To do – Set down, exactly as they appear, the lines from the line holding "in imported if" through the line holding "FLOOR_Z = -6.05 * MM", inclusive; output nothing outside that range.

++++ Recorded data ++++

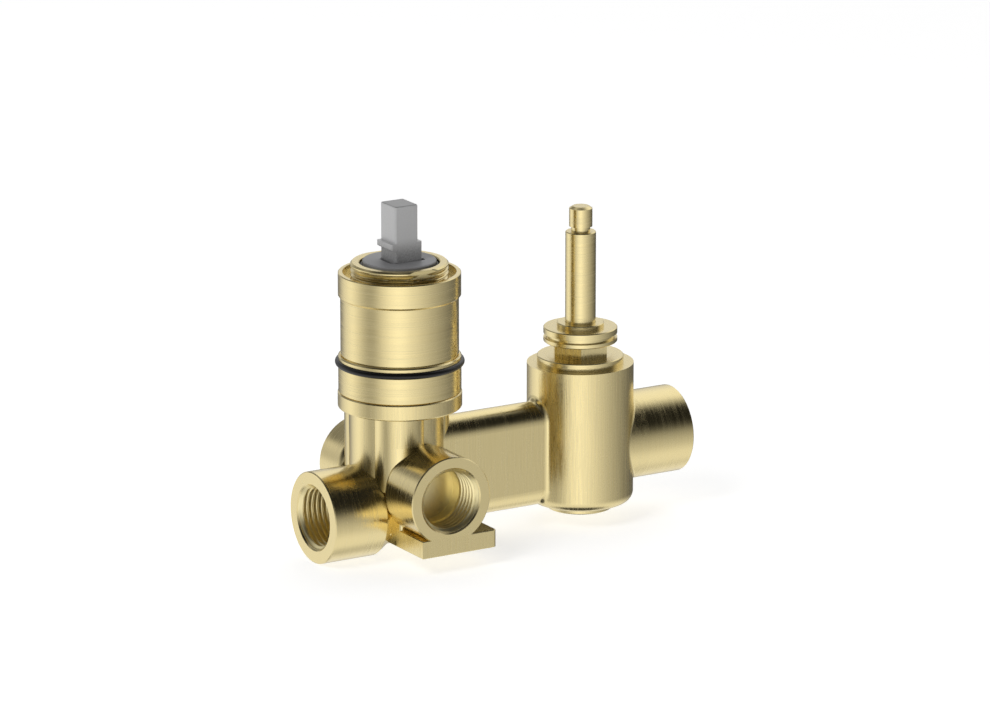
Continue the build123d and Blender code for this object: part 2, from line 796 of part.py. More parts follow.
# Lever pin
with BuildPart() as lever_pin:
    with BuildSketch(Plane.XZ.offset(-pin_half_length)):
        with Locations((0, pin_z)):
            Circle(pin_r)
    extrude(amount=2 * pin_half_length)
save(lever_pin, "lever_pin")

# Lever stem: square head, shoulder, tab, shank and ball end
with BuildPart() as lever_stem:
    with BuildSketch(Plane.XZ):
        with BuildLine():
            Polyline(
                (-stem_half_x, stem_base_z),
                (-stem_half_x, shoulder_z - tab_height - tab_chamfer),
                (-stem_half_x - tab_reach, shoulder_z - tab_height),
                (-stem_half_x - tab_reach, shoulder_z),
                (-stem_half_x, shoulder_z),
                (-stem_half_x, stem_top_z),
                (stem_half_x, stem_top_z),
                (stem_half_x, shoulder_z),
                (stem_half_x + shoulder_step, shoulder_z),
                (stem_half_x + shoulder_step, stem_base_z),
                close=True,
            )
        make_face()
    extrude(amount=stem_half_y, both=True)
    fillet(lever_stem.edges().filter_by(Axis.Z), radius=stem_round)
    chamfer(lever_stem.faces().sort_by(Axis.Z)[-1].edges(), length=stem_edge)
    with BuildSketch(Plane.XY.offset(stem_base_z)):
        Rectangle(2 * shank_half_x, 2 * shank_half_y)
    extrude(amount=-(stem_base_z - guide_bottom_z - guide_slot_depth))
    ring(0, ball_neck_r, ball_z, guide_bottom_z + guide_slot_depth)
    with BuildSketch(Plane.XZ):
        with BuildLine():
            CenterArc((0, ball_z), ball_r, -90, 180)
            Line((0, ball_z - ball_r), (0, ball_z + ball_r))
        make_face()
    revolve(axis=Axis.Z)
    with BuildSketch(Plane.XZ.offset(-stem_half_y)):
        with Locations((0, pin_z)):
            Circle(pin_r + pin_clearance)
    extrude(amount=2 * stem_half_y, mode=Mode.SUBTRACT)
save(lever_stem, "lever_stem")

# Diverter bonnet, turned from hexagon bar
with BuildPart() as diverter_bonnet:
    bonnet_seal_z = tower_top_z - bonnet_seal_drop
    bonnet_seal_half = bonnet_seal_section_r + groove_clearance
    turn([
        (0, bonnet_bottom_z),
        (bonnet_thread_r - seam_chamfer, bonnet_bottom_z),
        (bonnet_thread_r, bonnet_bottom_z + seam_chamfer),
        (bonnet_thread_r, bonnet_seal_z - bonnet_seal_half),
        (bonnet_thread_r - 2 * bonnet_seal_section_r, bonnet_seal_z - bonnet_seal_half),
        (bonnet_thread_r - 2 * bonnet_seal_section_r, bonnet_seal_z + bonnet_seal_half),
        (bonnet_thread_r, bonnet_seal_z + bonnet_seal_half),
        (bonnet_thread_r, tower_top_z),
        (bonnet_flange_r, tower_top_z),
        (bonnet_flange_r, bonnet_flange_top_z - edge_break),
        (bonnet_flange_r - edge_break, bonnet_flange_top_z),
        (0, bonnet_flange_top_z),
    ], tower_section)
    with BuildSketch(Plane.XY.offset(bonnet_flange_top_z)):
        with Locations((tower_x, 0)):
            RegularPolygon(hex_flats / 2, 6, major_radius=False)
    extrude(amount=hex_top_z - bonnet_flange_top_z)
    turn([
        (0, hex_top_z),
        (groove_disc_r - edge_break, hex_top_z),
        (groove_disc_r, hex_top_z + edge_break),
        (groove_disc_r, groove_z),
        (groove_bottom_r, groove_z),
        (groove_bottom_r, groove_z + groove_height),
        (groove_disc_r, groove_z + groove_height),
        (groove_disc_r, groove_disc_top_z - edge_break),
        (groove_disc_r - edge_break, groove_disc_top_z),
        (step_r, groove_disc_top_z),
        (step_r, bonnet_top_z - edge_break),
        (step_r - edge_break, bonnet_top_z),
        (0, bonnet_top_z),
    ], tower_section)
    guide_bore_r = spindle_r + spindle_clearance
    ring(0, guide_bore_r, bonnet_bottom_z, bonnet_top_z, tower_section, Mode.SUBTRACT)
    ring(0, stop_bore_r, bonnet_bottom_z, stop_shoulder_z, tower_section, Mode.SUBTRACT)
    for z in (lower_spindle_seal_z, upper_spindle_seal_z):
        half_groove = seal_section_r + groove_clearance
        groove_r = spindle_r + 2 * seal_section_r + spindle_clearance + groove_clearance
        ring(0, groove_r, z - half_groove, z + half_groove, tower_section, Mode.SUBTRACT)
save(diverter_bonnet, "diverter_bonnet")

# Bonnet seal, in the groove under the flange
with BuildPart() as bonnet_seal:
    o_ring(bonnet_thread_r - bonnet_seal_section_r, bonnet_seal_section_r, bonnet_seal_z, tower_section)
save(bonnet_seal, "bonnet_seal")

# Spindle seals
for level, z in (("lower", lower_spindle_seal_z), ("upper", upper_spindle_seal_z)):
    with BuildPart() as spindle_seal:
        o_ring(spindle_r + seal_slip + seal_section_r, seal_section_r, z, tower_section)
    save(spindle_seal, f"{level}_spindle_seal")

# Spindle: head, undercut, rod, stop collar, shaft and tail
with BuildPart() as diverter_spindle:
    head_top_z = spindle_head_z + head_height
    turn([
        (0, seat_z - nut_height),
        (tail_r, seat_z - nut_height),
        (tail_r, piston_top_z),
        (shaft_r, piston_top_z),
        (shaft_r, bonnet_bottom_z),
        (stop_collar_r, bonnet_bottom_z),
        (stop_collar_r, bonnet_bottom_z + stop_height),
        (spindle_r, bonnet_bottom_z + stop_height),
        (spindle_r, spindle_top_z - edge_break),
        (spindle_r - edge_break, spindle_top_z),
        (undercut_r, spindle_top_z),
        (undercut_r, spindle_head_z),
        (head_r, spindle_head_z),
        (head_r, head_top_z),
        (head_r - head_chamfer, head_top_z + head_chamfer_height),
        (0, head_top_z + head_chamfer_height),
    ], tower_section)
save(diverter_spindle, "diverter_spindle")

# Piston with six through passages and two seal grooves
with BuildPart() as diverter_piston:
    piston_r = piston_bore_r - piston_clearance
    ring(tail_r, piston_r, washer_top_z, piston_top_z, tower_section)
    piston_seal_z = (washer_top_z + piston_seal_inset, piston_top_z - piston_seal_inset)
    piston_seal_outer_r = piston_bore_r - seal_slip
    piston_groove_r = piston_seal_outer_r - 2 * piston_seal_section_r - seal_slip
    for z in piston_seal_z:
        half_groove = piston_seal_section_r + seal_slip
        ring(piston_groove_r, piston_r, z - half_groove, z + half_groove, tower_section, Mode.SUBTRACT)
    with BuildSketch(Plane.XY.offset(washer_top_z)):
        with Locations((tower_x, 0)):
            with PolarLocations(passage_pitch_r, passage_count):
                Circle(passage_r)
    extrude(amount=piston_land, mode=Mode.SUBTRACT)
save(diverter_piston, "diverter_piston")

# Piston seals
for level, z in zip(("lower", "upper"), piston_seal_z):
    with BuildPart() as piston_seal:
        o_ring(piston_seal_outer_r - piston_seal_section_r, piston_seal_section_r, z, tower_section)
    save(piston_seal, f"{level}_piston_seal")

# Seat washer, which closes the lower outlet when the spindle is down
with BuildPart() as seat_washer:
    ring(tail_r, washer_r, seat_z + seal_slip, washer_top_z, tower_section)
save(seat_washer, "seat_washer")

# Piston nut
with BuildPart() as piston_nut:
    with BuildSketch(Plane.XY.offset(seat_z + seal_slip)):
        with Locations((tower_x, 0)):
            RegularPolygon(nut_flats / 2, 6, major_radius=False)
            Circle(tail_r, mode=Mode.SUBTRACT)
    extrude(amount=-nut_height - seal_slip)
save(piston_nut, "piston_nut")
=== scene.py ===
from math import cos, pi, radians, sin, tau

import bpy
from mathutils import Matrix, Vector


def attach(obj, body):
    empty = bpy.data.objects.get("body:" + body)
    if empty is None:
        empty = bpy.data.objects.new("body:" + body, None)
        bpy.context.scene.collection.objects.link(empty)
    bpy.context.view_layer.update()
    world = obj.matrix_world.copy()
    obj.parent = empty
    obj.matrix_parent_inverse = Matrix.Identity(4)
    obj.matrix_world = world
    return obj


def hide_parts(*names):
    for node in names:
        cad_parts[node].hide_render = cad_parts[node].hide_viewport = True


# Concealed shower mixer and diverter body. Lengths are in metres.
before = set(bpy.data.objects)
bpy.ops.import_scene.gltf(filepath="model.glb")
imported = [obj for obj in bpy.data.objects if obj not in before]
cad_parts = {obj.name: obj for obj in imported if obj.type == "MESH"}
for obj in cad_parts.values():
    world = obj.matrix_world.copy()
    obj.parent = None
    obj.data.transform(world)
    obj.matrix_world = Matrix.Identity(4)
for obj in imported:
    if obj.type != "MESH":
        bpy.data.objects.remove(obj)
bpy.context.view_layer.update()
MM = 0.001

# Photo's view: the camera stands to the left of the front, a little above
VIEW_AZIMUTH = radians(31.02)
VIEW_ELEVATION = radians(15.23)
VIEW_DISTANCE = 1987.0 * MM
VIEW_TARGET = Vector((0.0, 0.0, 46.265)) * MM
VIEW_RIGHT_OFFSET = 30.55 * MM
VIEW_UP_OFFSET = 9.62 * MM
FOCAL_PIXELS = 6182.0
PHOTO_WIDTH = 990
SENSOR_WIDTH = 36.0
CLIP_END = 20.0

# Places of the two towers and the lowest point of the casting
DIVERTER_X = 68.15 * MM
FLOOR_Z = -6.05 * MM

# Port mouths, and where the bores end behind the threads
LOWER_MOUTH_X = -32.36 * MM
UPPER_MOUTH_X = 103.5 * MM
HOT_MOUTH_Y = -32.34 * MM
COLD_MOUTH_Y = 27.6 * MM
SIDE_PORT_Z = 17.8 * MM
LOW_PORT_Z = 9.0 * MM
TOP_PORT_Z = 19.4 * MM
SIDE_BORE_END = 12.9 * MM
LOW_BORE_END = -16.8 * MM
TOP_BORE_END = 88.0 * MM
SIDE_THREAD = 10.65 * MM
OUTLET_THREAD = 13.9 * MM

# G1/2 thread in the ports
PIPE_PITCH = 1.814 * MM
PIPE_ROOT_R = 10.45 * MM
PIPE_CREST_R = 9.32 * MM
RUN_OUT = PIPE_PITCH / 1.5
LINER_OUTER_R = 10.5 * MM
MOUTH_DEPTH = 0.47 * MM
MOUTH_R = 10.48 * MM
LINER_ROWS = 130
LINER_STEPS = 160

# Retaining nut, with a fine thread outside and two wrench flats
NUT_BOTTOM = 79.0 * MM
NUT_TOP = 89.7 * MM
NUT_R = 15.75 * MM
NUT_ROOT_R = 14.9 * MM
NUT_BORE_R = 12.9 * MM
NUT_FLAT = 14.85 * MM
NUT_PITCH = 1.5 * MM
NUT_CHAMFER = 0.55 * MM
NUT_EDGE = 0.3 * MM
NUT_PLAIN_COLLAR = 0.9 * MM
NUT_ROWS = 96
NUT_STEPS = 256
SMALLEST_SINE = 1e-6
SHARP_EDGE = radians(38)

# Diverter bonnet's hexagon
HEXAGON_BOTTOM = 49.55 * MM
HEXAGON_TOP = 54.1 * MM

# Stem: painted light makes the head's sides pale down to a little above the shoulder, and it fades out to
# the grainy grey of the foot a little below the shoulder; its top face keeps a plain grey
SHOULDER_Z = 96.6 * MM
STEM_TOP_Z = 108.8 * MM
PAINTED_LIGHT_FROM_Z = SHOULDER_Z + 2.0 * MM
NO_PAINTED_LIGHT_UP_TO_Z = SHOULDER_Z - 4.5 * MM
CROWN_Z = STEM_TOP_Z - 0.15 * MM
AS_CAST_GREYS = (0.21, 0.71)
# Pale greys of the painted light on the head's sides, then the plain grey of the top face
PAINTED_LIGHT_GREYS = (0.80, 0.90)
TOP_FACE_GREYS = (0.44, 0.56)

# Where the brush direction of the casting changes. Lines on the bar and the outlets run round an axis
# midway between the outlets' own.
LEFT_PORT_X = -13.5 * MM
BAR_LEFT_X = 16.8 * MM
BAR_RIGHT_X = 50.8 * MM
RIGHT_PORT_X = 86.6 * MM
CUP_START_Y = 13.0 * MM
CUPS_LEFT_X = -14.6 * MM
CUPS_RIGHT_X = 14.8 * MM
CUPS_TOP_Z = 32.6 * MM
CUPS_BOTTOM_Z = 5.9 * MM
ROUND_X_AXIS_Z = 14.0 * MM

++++

Finished exercise –
cad_parts = {obj.name: obj for obj in imported if obj.type == "MESH"}
for obj in cad_parts.values():
    world = obj.matrix_world.copy()
    obj.parent = None
    obj.data.transform(world)
    obj.matrix_world = Matrix.Identity(4)
for obj in imported:
    if obj.type != "MESH":
        bpy.data.objects.remove(obj)
bpy.context.view_layer.update()
MM = 0.001

# Photo's view: the camera stands to the left of the front, a little above
VIEW_AZIMUTH = radians(31.02)
VIEW_ELEVATION = radians(15.23)
VIEW_DISTANCE = 1987.0 * MM
VIEW_TARGET = Vector((0.0, 0.0, 46.265)) * MM
VIEW_RIGHT_OFFSET = 30.55 * MM
VIEW_UP_OFFSET = 9.62 * MM
FOCAL_PIXELS = 6182.0
PHOTO_WIDTH = 990
SENSOR_WIDTH = 36.0
CLIP_END = 20.0

# Places of the two towers and the lowest point of the casting
DIVERTER_X = 68.15 * MM
FLOOR_Z = -6.05 * MM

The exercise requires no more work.